Also, it’s not like I had scores to settle or things like that. But the story of the show is beginning to be written in a way that’s more permanent than ever. Maybe that’s a testament to how influential the show is. But the reason it started was that Alan Sepinwall, who is a TV critic for Hitfix, had written to me because he was writing his book The Revolution was Televised. He was trying to get some background about Lost. So, I started answering some questions he threw at me and I thought, ‘You know what—there’s more to say here.’ Then it just sort of became that. So the catalyzing event was Alan talking to me. You don’t think when you do a TV show, ‘Holy fuck, this is going to become history,’ but it seems that Lost is a really influential show that is relevant to a chapter in the history of the medium. I thought, ‘I don’t want to be silent about it, or not have my contribution and let of a lot of other people not be seen because no one ever spoke up, so let’s go.’ I say in the article, if other people experience other things then God bless them. Not saying they are wrong, or right, or are lying. This is just me saying, ‘this is what I experienced.’

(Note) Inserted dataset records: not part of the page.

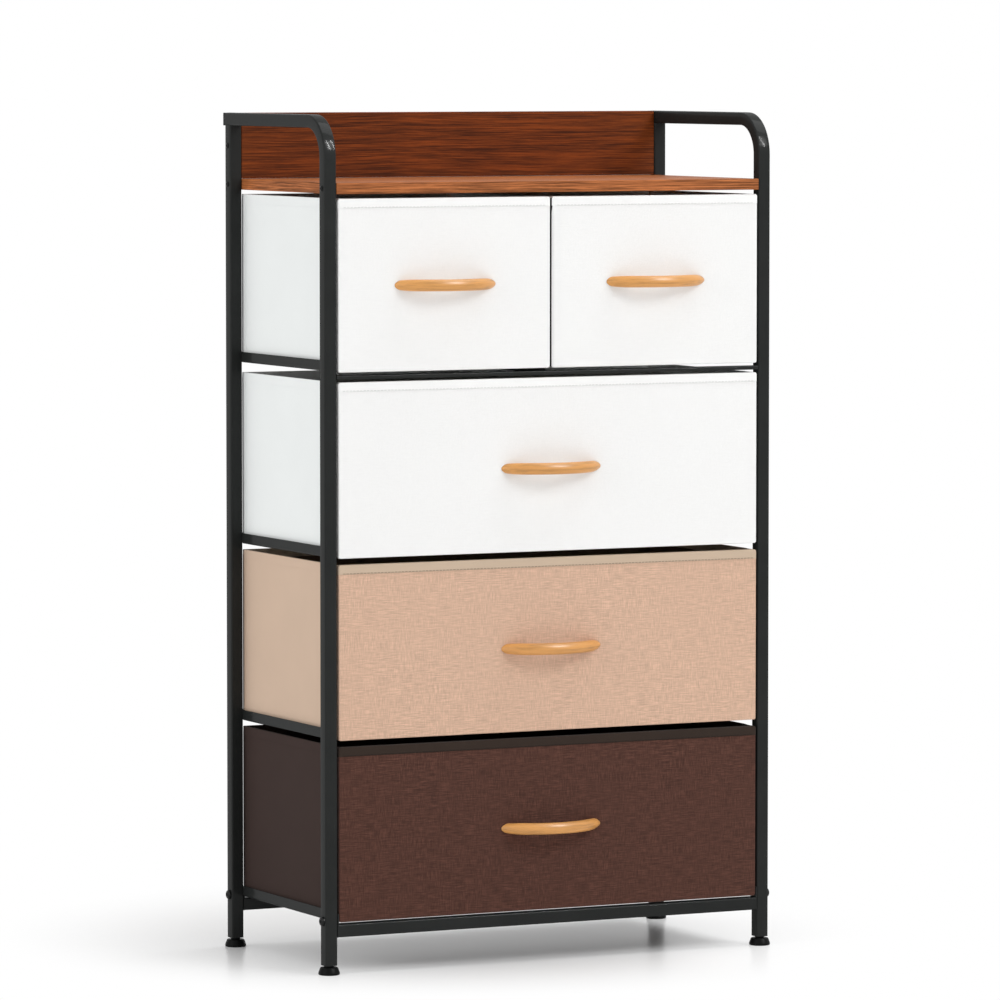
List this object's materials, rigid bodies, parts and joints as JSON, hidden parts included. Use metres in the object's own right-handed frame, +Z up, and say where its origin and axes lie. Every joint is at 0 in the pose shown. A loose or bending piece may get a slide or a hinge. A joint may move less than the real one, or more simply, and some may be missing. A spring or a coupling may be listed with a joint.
{
  "type": "fabric drawer dresser",
  "caption": "Tall steel tube dresser with a wood top, hand rails, two small over three wide fabric drawers with bowed wooden handles.",
  "frame": {"origin": "on the floor, under the centre of the outline", "axes": "+Z up, drawers open towards -Y, +X towards the dresser's right-hand side seen from the front"},
  "size_m": [0.59, 0.3156, 0.99],
  "materials": {
    "frame_steel": "satin black powder coat",
    "bolt_steel": "black oxide, semi-gloss",
    "black_plastic": "matte moulded",
    "tabletop_wood": "satin reddish wood grain laminate",
    "panel_wood": "satin dark reddish wood grain laminate",
    "handle_wood": "clear satin lacquer on pale wood",
    "fibreboard": "raw fibreboard",
    "white_fabric": "matte stiffened non-woven fabric",
    "tan_fabric": "matte linen weave",
    "brown_fabric": "matte linen weave"
  },
  "bodies": {
    "frame": {"left_post_and_hand_rail": "frame_steel", "right_post_and_hand_rail": "frame_steel", "left_rear_post": "frame_steel", "right_rear_post": "frame_steel", "left_hand_rail_cap": "black_plastic", "right_hand_rail_cap": "black_plastic", "left_top_rail": "frame_steel", "left_upper_rail": "frame_steel", "left_middle_rail": "frame_steel", "left_bottom_rail": "frame_steel", "right_top_rail": "frame_steel", "right_upper_rail": "frame_steel", "right_middle_rail": "frame_steel", "right_bottom_rail": "frame_steel", "front_bottom_crossbar": "frame_steel", "rear_bottom_crossbar": "frame_steel", "rear_middle_crossbar": "frame_steel", "rear_upper_crossbar": "frame_steel", "rear_top_crossbar": "frame_steel", "front_top_crossbar": "frame_steel", "centre_rail": "frame_steel", "left_front_table_bolt": "bolt_steel", "left_rear_table_bolt": "bolt_steel", "left_panel_bolt": "bolt_steel", "left_front_frame_bolt": "bolt_steel", "left_rear_frame_bolt": "bolt_steel", "right_front_table_bolt": "bolt_steel", "right_rear_table_bolt": "bolt_steel", "right_panel_bolt": "bolt_steel", "right_front_frame_bolt": "bolt_steel", "right_rear_frame_bolt": "bolt_steel", "tabletop": "tabletop_wood", "back_panel": "panel_wood"},
    "top_left_drawer": {"top_left_drawer_bin": "white_fabric", "top_left_drawer_front_board": "fibreboard", "top_left_drawer_base_board": "fibreboard", "top_left_drawer_handle": "handle_wood"},
    "top_right_drawer": {"top_right_drawer_bin": "white_fabric", "top_right_drawer_front_board": "fibreboard", "top_right_drawer_base_board": "fibreboard", "top_right_drawer_handle": "handle_wood"},
    "upper_drawer": {"upper_drawer_bin": "white_fabric", "upper_drawer_front_board": "fibreboard", "upper_drawer_base_board": "fibreboard", "upper_drawer_handle": "handle_wood"},
    "middle_drawer": {"middle_drawer_bin": "tan_fabric", "middle_drawer_front_board": "fibreboard", "middle_drawer_base_board": "fibreboard", "middle_drawer_handle": "handle_wood"},
    "bottom_drawer": {"bottom_drawer_bin": "brown_fabric", "bottom_drawer_front_board": "fibreboard", "bottom_drawer_base_board": "fibreboard", "bottom_drawer_handle": "handle_wood"},
    "front_left_foot": {"front_left_foot": "black_plastic"},
    "front_right_foot": {"front_right_foot": "black_plastic"},
    "rear_left_foot": {"rear_left_foot": "black_plastic"},
    "rear_right_foot": {"rear_right_foot": "black_plastic"}
  },
  "joints": [
    {"name": "top_left_drawer_slide", "type": "slide", "parent": "frame", "child": "top_left_drawer", "axis": [0, -1, 0], "range_m": [0, 0.2]},
    {"name": "top_right_drawer_slide", "type": "slide", "parent": "frame", "child": "top_right_drawer", "axis": [0, -1, 0], "range_m": [0, 0.2]},
    {"name": "upper_drawer_slide", "type": "slide", "parent": "frame", "child": "upper_drawer", "axis": [0, -1, 0], "range_m": [0, 0.2]},
    {"name": "middle_drawer_slide", "type": "slide", "parent": "frame", "child": "middle_drawer", "axis": [0, -1, 0], "range_m": [0, 0.2]},
    {"name": "bottom_drawer_slide", "type": "slide", "parent": "frame", "child": "bottom_drawer", "axis": [0, -1, 0], "range_m": [0, 0.2]},
    {"name": "front_left_foot_turn", "type": "hinge", "parent": "frame", "child": "front_left_foot", "pos_m": [-0.2825, -0.12, 0], "axis": [0, 0, 1], "continuous": true},
    {"name": "front_right_foot_turn", "type": "hinge", "parent": "frame", "child": "front_right_foot", "pos_m": [0.2825, -0.12, 0], "axis": [0, 0, 1], "continuous": true},
    {"name": "rear_left_foot_turn", "type": "hinge", "parent": "frame", "child": "rear_left_foot", "pos_m": [-0.2825, 0.145, 0], "axis": [0, 0, 1], "continuous": true},
    {"name": "rear_right_foot_turn", "type": "hinge", "parent": "frame", "child": "rear_right_foot", "pos_m": [0.2825, 0.145, 0], "axis": [0, 0, 1], "continuous": true}
  ]
}
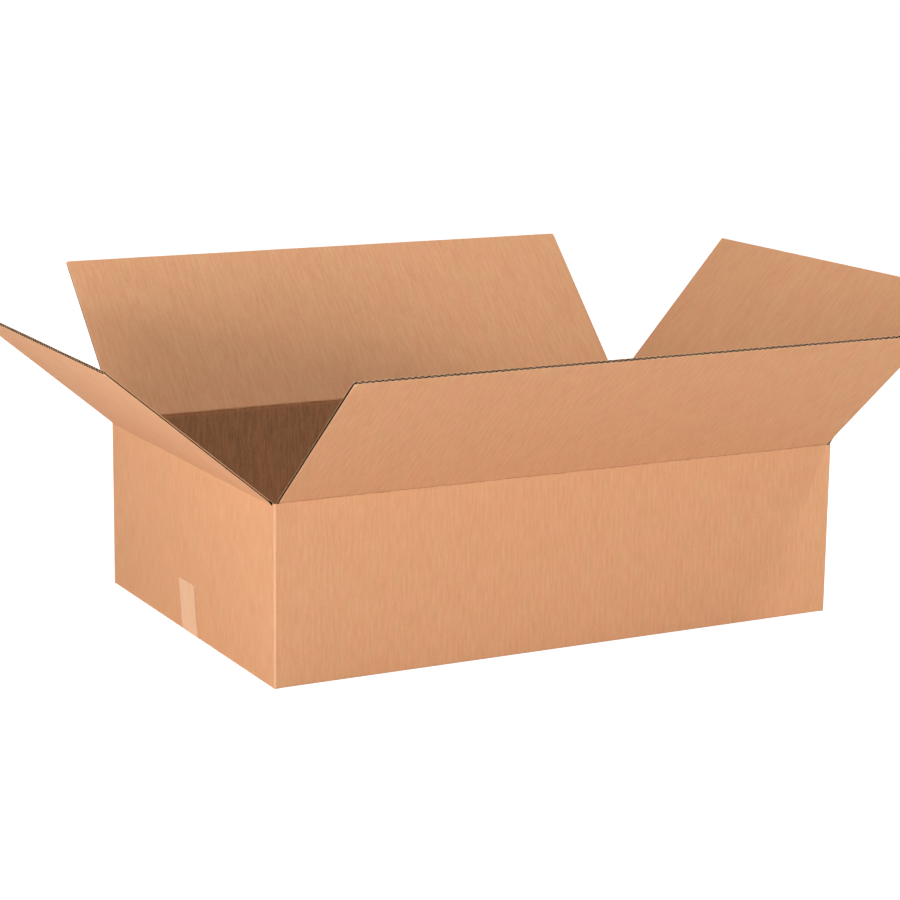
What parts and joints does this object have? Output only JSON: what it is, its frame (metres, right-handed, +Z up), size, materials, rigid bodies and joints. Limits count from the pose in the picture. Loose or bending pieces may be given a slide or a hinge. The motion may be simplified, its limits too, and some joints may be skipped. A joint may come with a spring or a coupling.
{
  "type": "open cardboard box",
  "caption": "Low, wide corrugated cardboard shipping box standing open, with its top flaps folded outwards on crease hinges and its bottom flaps closed and taped.",
  "frame": {"origin": "centre of the base, on the underside of the tape over the bottom seam", "axes": "+X along the long walls, towards the right short wall; +Y towards the back long wall; +Z up"},
  "size_m": [1.1378, 0.8927, 0.4112],
  "materials": {
    "kraft_board": "matte",
    "carton_tape": "satin"
  },
  "bodies": {
    "carton": {"carton_body": "kraft_board", "bottom_tape": "carton_tape"},
    "front_flap": {"flap_front": "kraft_board"},
    "back_flap": {"flap_back": "kraft_board"},
    "left_flap": {"flap_left": "kraft_board"},
    "right_flap": {"flap_right": "kraft_board"}
  },
  "joints": [
    {"name": "front_crease", "type": "hinge", "parent": "carton", "child": "front_flap", "pos_m": [0, -0.258, 0.21975], "axis": [1, 0, 0], "range_deg": [-138.8, 96.2]},
    {"name": "back_crease", "type": "hinge", "parent": "carton", "child": "back_flap", "pos_m": [0, 0.258, 0.21975], "axis": [-1, 0, 0], "range_deg": [-135.3, 99.7]},
    {"name": "left_crease", "type": "hinge", "parent": "carton", "child": "left_flap", "pos_m": [-0.385, 0, 0.21545], "axis": [0, -1, 0], "range_deg": [-140.1, 94.9]},
    {"name": "right_crease", "type": "hinge", "parent": "carton", "child": "right_flap", "pos_m": [0.385, 0, 0.21545], "axis": [0, 1, 0], "range_deg": [-131.4, 103.6]}
  ]
}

Paste: Before you posted the essay, did you contact anyone just to let them know, ‘Hey, this is going up…’?
Grillo-Marxuach: No, not really (laughs)! It’s funny, I’m not shy about getting in touch with Damon for example. We don’t have a very steady communication. The fact is that, like I said in the article, I mostly spoke to him through Twitter until he famously left Twitter. I pretty much put it out there the way that I did, because I didn’t feel as though I was being vindictive or mean-spirited or anything other than saying, ‘Hey, here is what I experienced.’ It’s funny because people said to me, ‘You really went through great pains to be diplomatic.’ I’m like, ‘Well, I went through great pains to make sure everyone I worked with got their due.’ Someone said to me, ‘Oh, what about the last four seasons and people like Eddie [Kitsis] and Adam [Horowitz] who were there for part of the first season and onward?’ And, yeah, they were there and they were huge contributors. I can’t speak about anything past the second season. Also, it was really intended to be a memoir about my experiences.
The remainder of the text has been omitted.